# Off Topic > Hello..Introduce yourself >  >  Beginner for Macros

## Jaya Sudha

Hi all, 

im a new one for this forum and also to the excel macros... I want to know how to start learning macros :Confused: . And also i need to know whether the professional VBA macro coders use codes from Macro recording or they'll memorize all the keywords, functions and all. pls help me to start with macro

----------


## arlu1201

Welcome to the forum.

It depends from coder to coder.  Some record and then make changes to the code.  Some directly type in the codes.

----------


## Andrew-R

I've been coding in VBA for more than 15 years, but I still find the macro recorder useful on occasion.  If I want to do something I'm not familiar with then I'll record a macro to do it and see what Excel objects and parameters are used and then adapt them for my code.

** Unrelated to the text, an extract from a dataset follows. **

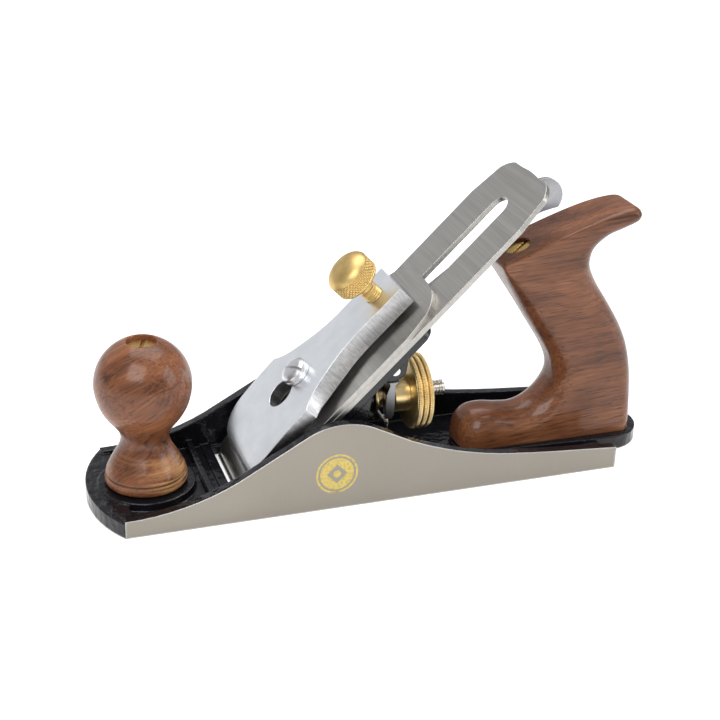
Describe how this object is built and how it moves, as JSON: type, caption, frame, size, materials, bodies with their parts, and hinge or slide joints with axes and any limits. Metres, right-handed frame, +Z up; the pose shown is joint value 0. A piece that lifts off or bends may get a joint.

Mainly though the code generated by the recorder is so terrible that it's not a particularly useful starting pointing for writing anything other than the most basic of macros.

----------


## Jaya Sudha

Thanks Andrew and Arlu

----------


## Jaya Sudha

macro to calculate the no. of rows without skipping blanks?

----------


## arlu1201

Hi Jaya,

Why dont you create a new thread in the excel programming sub-forum?  This is an introductions subforum and you will not receive answers here.

----------


## Jaya Sudha

thank u so much arlu

----------


## sreenivas501

Thank You!!

----------